La Shoah nella memoria e il sogno di pace in Palestina

Un romanzo ambientato tredici anni fa, ma tragicamente attuale; che volutamente propone una qualche via di salvezza, fa intravedere una conciliazione possibile, per un conflitto che dura dal 1948. Edith Bruck, 93 anni, ebrea di origine ungherese, è una degli ultimi testimoni diretti della Shoah. Ha portato in un numero indefinito di scuole e incontri pubblici la memoria viva della deportazione (è stata internata dalla primavera del ’44, tredicenne, all’aprile del 1945, in diversi campi tedeschi, tra cui Auschwitz, Dachau, Bergen-Belsen).
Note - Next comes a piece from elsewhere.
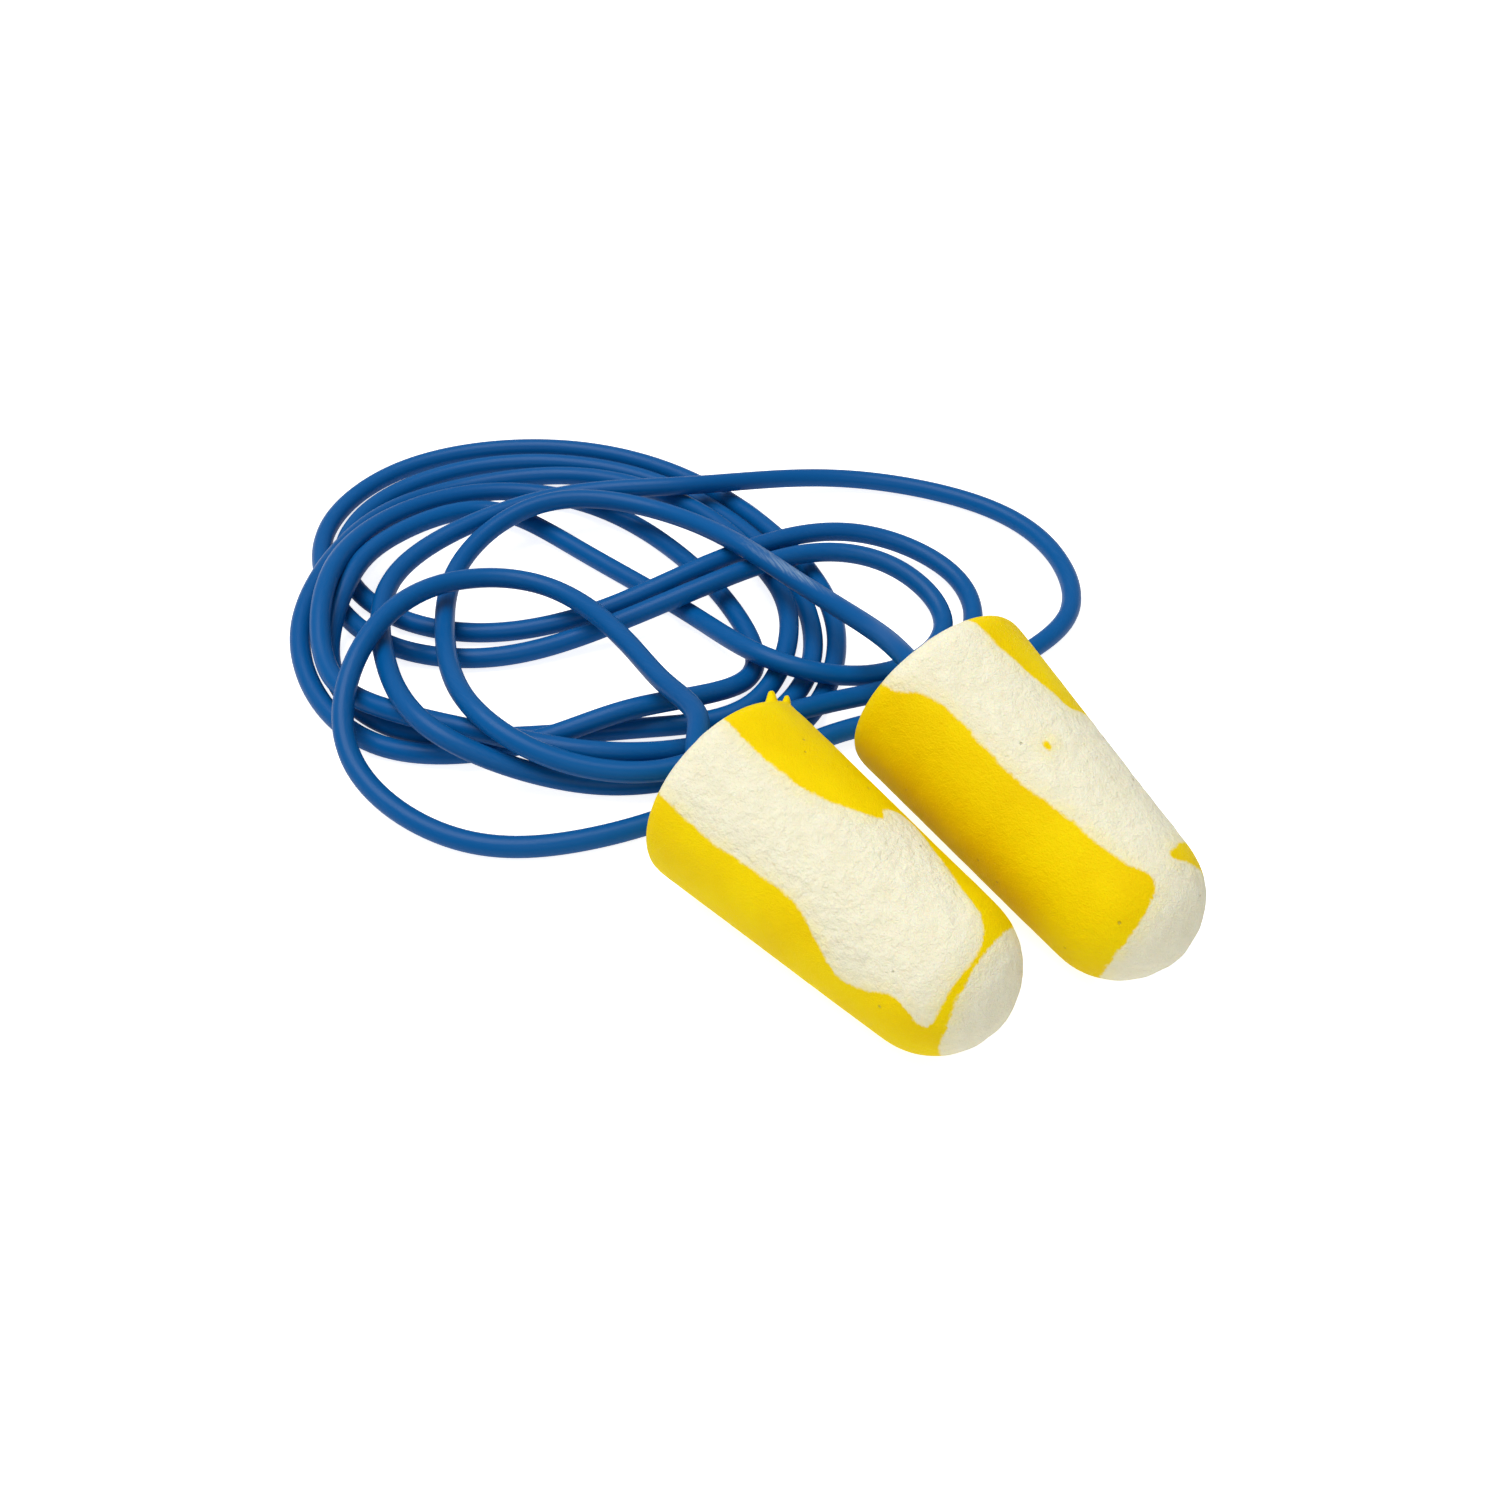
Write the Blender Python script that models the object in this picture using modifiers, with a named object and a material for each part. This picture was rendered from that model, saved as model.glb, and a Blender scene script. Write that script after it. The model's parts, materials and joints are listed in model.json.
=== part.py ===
"""Pair of tapered foam ear plugs joined by one long flexible cord.

Each plug is a soft bullet with a blind hole in the middle of its flat base. One end of the cord
is held in that hole by a bead of adhesive. The plugs lie on their sides, the rear one with its
base raised on three strands of the cord, and the cord lies beside them in loose coils.

Metres, +Z up. The origin is on the surface, under the middle of the box that holds both plugs.
"""

import math

import bpy
import numpy as np
from mathutils import Matrix, Vector

MM = 0.001
GAP = 0.35 * MM                 # clearance between neighbouring solids

# Plug, measured along its axis from the flat base to the tip.
PLUG_LENGTH = 25.0 * MM
BASE_RADIUS = 7.1 * MM
TIP_RADIUS = 5.45 * MM          # where the tapered side meets the dome
EDGE_RADIUS = 1.4 * MM          # rounding of the base edge
DOME_LENGTH = 5.2 * MM
PLUG_SIDES = 40
DOME_STEPS = 6
EDGE_STEPS = 3

# Cord and the hole that holds it.
CORD_RADIUS = 0.8 * MM
CORD_DEPTH = 10.0 * MM          # length of cord inside each plug
BEAD_LENGTH = 1.4 * MM
BEAD_SIDES = 16
BORE_RADIUS = CORD_RADIUS + GAP
BORE_DEPTH = CORD_DEPTH + GAP + BEAD_LENGTH + GAP
CORD_TUBE_POINTS = 80
BEND_LENGTH = 10 * MM           # a bend of one radian gets as many tube points as this much cord
CORD_BEVEL_RESOLUTION = 2

# Where the plugs lie: base centre, heading of the tip and downward tilt of the tip.
FRONT_BASE_XY = (-13.37 * MM, 4.39 * MM)
FRONT_HEADING = math.radians(-46.2)
REAR_BASE_XY = (1.21 * MM, 11.40 * MM)
REAR_HEADING = math.radians(-54.2)
REAR_TILT = math.radians(12.5)

# The cord's way from the front plug to the rear plug, in millimetres. Every point is on the
# cord's centre line, so 0.9 is cord that lies on the surface and more is cord on other strands.
ROUTE_MM = [
    # off the front plug, over the coils and down round their near side
    (-14.8, 10.6, 7.1), (-17.5, 16.0, 5.6), (-21.2, 22.4, 4.7), (-27.8, 29.0, 4.2),
    (-36.0, 27.5, 5.3), (-40.5, 19.5, 5.4), (-40.0, 11.0, 2.6), (-32.5, 5.0, 1.0),
    (-23.5, 4.5, 0.9),
    # past both plugs and out into the widest loop, under the raised base of the rear plug
    (-14.0, 8.5, 1.0), (-6.0, 14.0, 1.6), (2.5, 18.0, 1.0), (9.0, 23.0, 0.9),
    (15.0, 29.5, 0.9), (14.5, 38.5, 0.9), (8.5, 45.0, 0.9), (-1.0, 48.0, 1.1),
    # first coil, lying on top of the far strands
    (-9.5, 46.5, 2.2), (-17.5, 43.5, 3.6), (-27.0, 42.5, 3.4), (-35.5, 38.0, 3.2),
    (-40.5, 31.0, 2.9), (-39.0, 20.5, 4.0), (-34.0, 12.0, 4.6), (-25.5, 10.0, 1.7),
    (-17.0, 10.5, 0.9), (-8.5, 15.0, 0.9), (-4.5, 23.0, 0.9), (-5.0, 32.0, 0.9),
    # second coil, the outermost one
    (-10.0, 41.5, 0.9), (-17.5, 49.0, 0.9), (-26.5, 53.0, 0.9), (-36.0, 53.0, 0.9),
    (-44.0, 49.0, 0.9), (-48.0, 41.0, 0.9), (-46.0, 32.0, 0.9), (-40.0, 25.5, 0.9),
    # back across the middle of the coils to the inner loop behind the rear plug
    (-31.0, 24.0, 1.0), (-22.0, 27.0, 1.9), (-13.5, 30.5, 3.6), (-6.0, 34.5, 3.2),
    (1.0, 33.5, 2.4), (4.5, 27.5, 1.0), (-1.5, 21.0, 1.8), (-10.0, 21.5, 3.2),
    # third coil
    (-16.5, 29.5, 1.2), (-26.0, 38.0, 1.0), (-34.5, 42.5, 1.8), (-41.5, 36.5, 3.2),
    (-44.0, 30.0, 3.1), (-44.0, 22.5, 1.2), (-38.0, 16.0, 0.9), (-28.5, 15.0, 0.9),
    (-19.0, 16.0, 0.9), (-11.0, 18.5, 1.0), (-8.0, 26.5, 1.9), (-10.0, 34.5, 1.7),
    # fourth coil
    (-15.5, 42.0, 1.9), (-23.5, 47.5, 1.4), (-32.0, 48.5, 1.0), (-40.5, 45.0, 1.2),
    (-45.0, 37.0, 2.7), (-47.0, 27.0, 2.4), (-44.0, 18.5, 1.2), (-37.0, 13.5, 0.9),
    (-27.5, 13.5, 1.8), (-19.5, 16.0, 3.0), (-11.5, 21.0, 1.2), (-12.0, 28.5, 1.0),
    # fifth coil
    (-17.0, 37.0, 0.9), (-25.0, 44.0, 1.1), (-34.5, 45.0, 1.9), (-42.0, 39.5, 3.1),
    (-45.0, 30.0, 4.4), (-44.0, 21.5, 3.2), (-39.5, 16.5, 2.9), (-30.5, 13.0, 3.3),
    (-22.0, 11.5, 2.8), (-13.0, 14.5, 1.1), (-7.0, 21.0, 0.9), (-6.5, 30.0, 0.9),
    # sixth coil, then across the middle to the outer loop behind the rear plug
    (-10.5, 39.0, 0.9), (-17.5, 46.5, 0.9), (-26.0, 50.5, 0.9), (-35.5, 50.5, 0.9),
    (-43.5, 45.5, 1.0), (-46.0, 37.5, 0.9), (-41.5, 30.0, 0.9), (-33.0, 27.0, 0.9),
    (-24.0, 28.5, 1.7), (-16.0, 32.0, 3.2), (-8.0, 36.5, 3.3), (-0.5, 38.0, 2.3),
    (6.0, 34.0, 1.2), (6.5, 26.5, 0.9), (0.5, 20.0, 1.5), (-9.0, 15.0, 3.0),
    # last coil, on top of the others, and up to the rear plug
    (-16.0, 10.0, 2.9), (-24.5, 9.5, 3.9), (-31.5, 14.0, 5.2), (-35.0, 24.0, 3.3),
    (-35.0, 34.0, 2.9), (-28.5, 40.5, 4.0), (-19.0, 39.5, 3.9), (-12.0, 32.9, 5.3),
    (-7.0, 27.3, 5.6), (-2.1, 19.9, 7.4),
]
TAIL_DEPTHS = (CORD_DEPTH, CORD_DEPTH / 2, -1.5 * MM)   # points on a plug's axis, minus is outside


def clear_scene():
    for thing in list(bpy.data.objects):
        bpy.data.objects.remove(thing, do_unlink=True)


def make_collection(name):
    collection = bpy.data.collections.new(name)
    bpy.context.scene.collection.children.link(collection)
    return collection


def make_material(name, colour, roughness):
    material = bpy.data.materials.new(name)
    material.use_nodes = True
    shader = material.node_tree.nodes["Principled BSDF"]
    shader.inputs["Base Color"].default_value = (*colour, 1.0)
    shader.inputs["Roughness"].default_value = roughness
    shader.inputs["Metallic"].default_value = 0.0
    material.diffuse_color = (*colour, 1.0)
    return material


def turned_solid(name, profile, sides, material, collection):
    """Spin a profile of (radius, height) pairs, listed from the top down the outside."""
    mesh = bpy.data.meshes.new(name)
    points = [(radius, 0.0, height) for radius, height in profile]
    edges = [(i, i + 1) for i in range(len(points) - 1)]
    mesh.from_pydata(points, edges, [])
    solid = bpy.data.objects.new(name, mesh)
    collection.objects.link(solid)
    spin = solid.modifiers.new("turn", "SCREW")
    spin.axis = "Z"
    spin.steps = sides
    spin.render_steps = sides
    spin.use_merge_vertices = True
    spin.merge_threshold = 0.00001
    spin.use_smooth_shade = True
    mesh.materials.append(material)
    return solid


def arc(centre, radii, start, end, steps):
    """Points of an elliptical arc, both ends included; 0 degrees is outwards, 90 is up."""
    angles = [math.radians(start + (end - start) * i / steps) for i in range(steps + 1)]
    return [(centre[0] + radii[0] * math.cos(a), centre[1] + radii[1] * math.sin(a)) for a in angles]


def plug_profile():
    """Half section of a plug: tip, dome, side, base edge, base face, then the blind hole."""
    dome = arc((0.0, PLUG_LENGTH - DOME_LENGTH), (TIP_RADIUS, DOME_LENGTH), 90, 0, DOME_STEPS)
    dome[0] = (0.0, PLUG_LENGTH)
    edge_centre = (BASE_RADIUS - EDGE_RADIUS, EDGE_RADIUS)
    edge = arc(edge_centre, (EDGE_RADIUS, EDGE_RADIUS), 0, -90, EDGE_STEPS)
    edge[-1] = (edge_centre[0], 0.0)
    hole = [(BORE_RADIUS, 0.0), (BORE_RADIUS, BORE_DEPTH), (0.0, BORE_DEPTH)]
    return dome + edge + hole


def bead_profile():
    """Half section of a bead: a short drop with rounded shoulders, just past the cord's end."""
    bottom = CORD_DEPTH + GAP
    top = bottom + BEAD_LENGTH
    shoulder = BEAD_LENGTH / 4
    return [
        (0.0, top),
        (CORD_RADIUS - shoulder, top),
        (CORD_RADIUS, top - shoulder),
        (CORD_RADIUS, bottom + shoulder),
        (CORD_RADIUS - shoulder, bottom),
        (0.0, bottom),
    ]


def side_taper():
    """Angle between a plug's axis and its tapered side."""
    return math.atan2(BASE_RADIUS - TIP_RADIUS, PLUG_LENGTH - DOME_LENGTH - EDGE_RADIUS)


def height_on_side():
    """Height of the base centre when the whole length of the side touches the surface."""
    taper = side_taper()
    radius_at_base = BASE_RADIUS + EDGE_RADIUS * math.tan(taper)
    return radius_at_base * math.cos(taper)


def height_on_tip(tilt):
    """Height of the base centre when only the domed tip touches the surface."""
    drop = (PLUG_LENGTH - DOME_LENGTH) * math.sin(tilt)
    dome_reach = math.hypot(TIP_RADIUS * math.cos(tilt), DOME_LENGTH * math.sin(tilt))
    return drop + dome_reach


def plug_matrix(base_xy, height, heading, tilt):
    """Frame of a plug: origin at its base centre, +Z towards its tip."""
    turn = Matrix.Rotation(heading, 4, "Z") @ Matrix.Rotation(math.radians(90) + tilt, 4, "Y")
    return Matrix.Translation((*base_xy, height)) @ turn


def make_plug(side, frame, foam, glue, collection):
    """A foam plug and its adhesive bead, both placed by one empty."""
    holder = bpy.data.objects.new(side + "_frame", None)
    holder.empty_display_size = 5 * MM
    holder.matrix_world = frame
    collection.objects.link(holder)
    plug = turned_solid(side + "_plug", plug_profile(), PLUG_SIDES, foam, collection)
    bead = turned_solid(side + "_glue_bead", bead_profile(), BEAD_SIDES, glue, collection)
    plug.parent = holder
    bead.parent = holder


def smooth_curve(points, positions):
    """Natural cubic spline through the points, read at positions counted in points."""
    points = np.array(points, dtype=float)
    count = len(points)
    system = np.eye(count)
    bends = np.zeros_like(points)
    for i in range(1, count - 1):
        system[i, i - 1:i + 2] = (1.0, 4.0, 1.0)
        bends[i] = 6.0 * (points[i - 1] - 2.0 * points[i] + points[i + 1])
    bends = np.linalg.solve(system, bends)
    curve = []
    for position in positions:
        i = min(int(position), count - 2)
        b = position - i
        a = 1.0 - b
        straight = a * points[i] + b * points[i + 1]
        curve.append(straight + ((a**3 - a) * bends[i] + (b**3 - b) * bends[i + 1]) / 6.0)
    return curve


def spread_positions(points, first, last, count):
    """Positions on the curve between two points, closer together where the curve bends."""
    fine = np.linspace(first, last, 10 * int(last - first) + 1)
    steps = np.diff(smooth_curve(points, fine), axis=0)
    lengths = np.linalg.norm(steps, axis=1)
    headings = steps / lengths[:, None]
    bends = np.arccos(np.clip((headings[1:] * headings[:-1]).sum(axis=1), -1.0, 1.0))
    shares = np.cumsum([0.0, *(lengths + BEND_LENGTH * np.append(bends, 0.0))])
    return np.interp(np.linspace(0.0, shares[-1], count), shares, fine)


def make_cord(front, rear, material, collection):
    """One tube from deep inside the front plug, round the coils, into the rear plug."""
    start = [front @ Vector((0, 0, depth)) for depth in TAIL_DEPTHS]
    middle = [Vector(point) * MM for point in ROUTE_MM]
    end = [rear @ Vector((0, 0, depth)) for depth in reversed(TAIL_DEPTHS)]
    points = start + middle + end
    last = len(points) - 1
    between = spread_positions(points, 2, last - 2, CORD_TUBE_POINTS - 4)
    centres = smooth_curve(points, [0, 1, *between, last - 1, last])

    curve = bpy.data.curves.new("cord", "CURVE")
    curve.dimensions = "3D"
    curve.bevel_depth = CORD_RADIUS
    curve.bevel_resolution = CORD_BEVEL_RESOLUTION
    curve.use_fill_caps = True
    spline = curve.splines.new("POLY")
    spline.points.add(len(centres) - 1)
    for vertex, centre in zip(spline.points, centres):
        vertex.co = (*centre, 1.0)
    cord = bpy.data.objects.new("cord", curve)
    curve.materials.append(material)
    collection.objects.link(cord)


def main():
    clear_scene()
    parts = make_collection("corded_foam_ear_plugs")
    foam = make_material("foam", (0.90, 0.70, 0.02), 0.85)
    glue = make_material("adhesive", (0.80, 0.78, 0.66), 0.35)
    vinyl = make_material("blue_vinyl", (0.0, 0.09, 0.30), 0.35)

    front = plug_matrix(FRONT_BASE_XY, height_on_side(), FRONT_HEADING, side_taper())
    rear = plug_matrix(REAR_BASE_XY, height_on_tip(REAR_TILT), REAR_HEADING, REAR_TILT)
    make_plug("front", front, foam, glue, parts)
    make_plug("rear", rear, foam, glue, parts)
    make_cord(front, rear, vinyl, parts)


main()
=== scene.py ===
"""Corded foam ear plugs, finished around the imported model.

Two tapered foam plugs, marbled in yellow and cream, lie side by side. One long blue vinyl cord
runs from the hole in one base to the hole in the other, in loose coils beside them. A drop of
adhesive holds each end of the cord at the bottom of its hole.

Metres, +Z up, in the frame's own coordinates. A plug is made at the origin, standing on its base,
and is then moved to where the frame has it.
"""
import json
import math

import bpy
import numpy as np
from mathutils import Matrix, Vector

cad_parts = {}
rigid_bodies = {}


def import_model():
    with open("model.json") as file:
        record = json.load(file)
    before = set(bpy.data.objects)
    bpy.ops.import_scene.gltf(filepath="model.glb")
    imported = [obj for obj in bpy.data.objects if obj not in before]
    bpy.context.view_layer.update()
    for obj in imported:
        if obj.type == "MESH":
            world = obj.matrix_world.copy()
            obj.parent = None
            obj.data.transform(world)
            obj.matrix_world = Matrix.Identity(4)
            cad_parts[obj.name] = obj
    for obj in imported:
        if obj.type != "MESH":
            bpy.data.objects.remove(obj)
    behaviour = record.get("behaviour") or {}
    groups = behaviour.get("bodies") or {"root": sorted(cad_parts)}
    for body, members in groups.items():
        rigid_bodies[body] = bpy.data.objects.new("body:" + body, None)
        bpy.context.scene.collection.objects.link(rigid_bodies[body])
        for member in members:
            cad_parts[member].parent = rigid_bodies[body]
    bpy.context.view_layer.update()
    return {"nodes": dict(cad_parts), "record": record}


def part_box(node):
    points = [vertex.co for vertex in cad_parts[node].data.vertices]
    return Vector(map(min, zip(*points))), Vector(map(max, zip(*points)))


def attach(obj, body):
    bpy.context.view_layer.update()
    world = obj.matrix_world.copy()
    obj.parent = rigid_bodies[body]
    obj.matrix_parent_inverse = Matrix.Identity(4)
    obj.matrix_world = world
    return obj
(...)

Nel ’54 si stabilisce a Roma, dove tuttora risiede, nel ’59 esordisce come scrittrice. «Il sogno rapito», recentemente pubblicato da La nave di Teseo (agosto 2024, pp. 108, euro 15), è il suo ultimo romanzo. Roma, autunno 2011.

Da poco svanite le tracce dell’«insensata battaglia» del pomeriggio del 15 in zona San Giovanni, dove i black block hanno distrutto banche, vetrine, macchine; ed anche quelle del nubifragio del 20 ottobre. Sulle tv ancora le immagini dello scempio del cadavere di Gheddafi, si parla delle dimissioni di Berlusconi. «Presto sarò padre» dice, uscendo di casa, il marito, Matteo, brillante ginecologo, alla moglie Sara, ancora immersa nel dormiveglia, incapace di realizzare la reale portata della rivelazione. Poi, il cellulare di lui resta, per tutta la mattina, irraggiungibile, Matteo non richiama, non si fa vivo. Cuore e mente di Sara cominciano a fibrillare. Sara è ebrea, quasi cinquantenne.

Avrebbe desiderato un figlio dal marito, cattolico, ma lui si è sempre opposto. Ora viene a sapere che lui aspetta un figlio da un’altra. Chi? Un’infermiera? Una dottoressa? Una spagnola? (tornato da un viaggio a Madrid, aveva un profumo dolciastro, non suo, sul bavero della giacca). No, non è spagnola. Layla è palestinese. All’inizio, per Sara è uno shock. Poi, sente un desiderio irrefrenabile di vedere, di conoscere quella donna. Di farle capire che, dipendesse da lei, «sarebbe già pace»: «la guerra continua è il peggiore fallimento dell’uomo». Neanche tanto sullo sfondo, la mamma di Sara, fedele alter ego della stessa Bruck. Deportata, privata, come lei, di genitori e fratellino, lontana dal paese d’origine, l’Ungheria, dove l’antisemitismo c’era prima e dopo i nazisti, si porta dentro un «peso invisibile».

Con la Shoah ancora viva, nella memoria e carne dei genitori, un appello al superamento dell’odio, anche il più naturale, tra Sara e Layla, tra ebrei e palestinesi.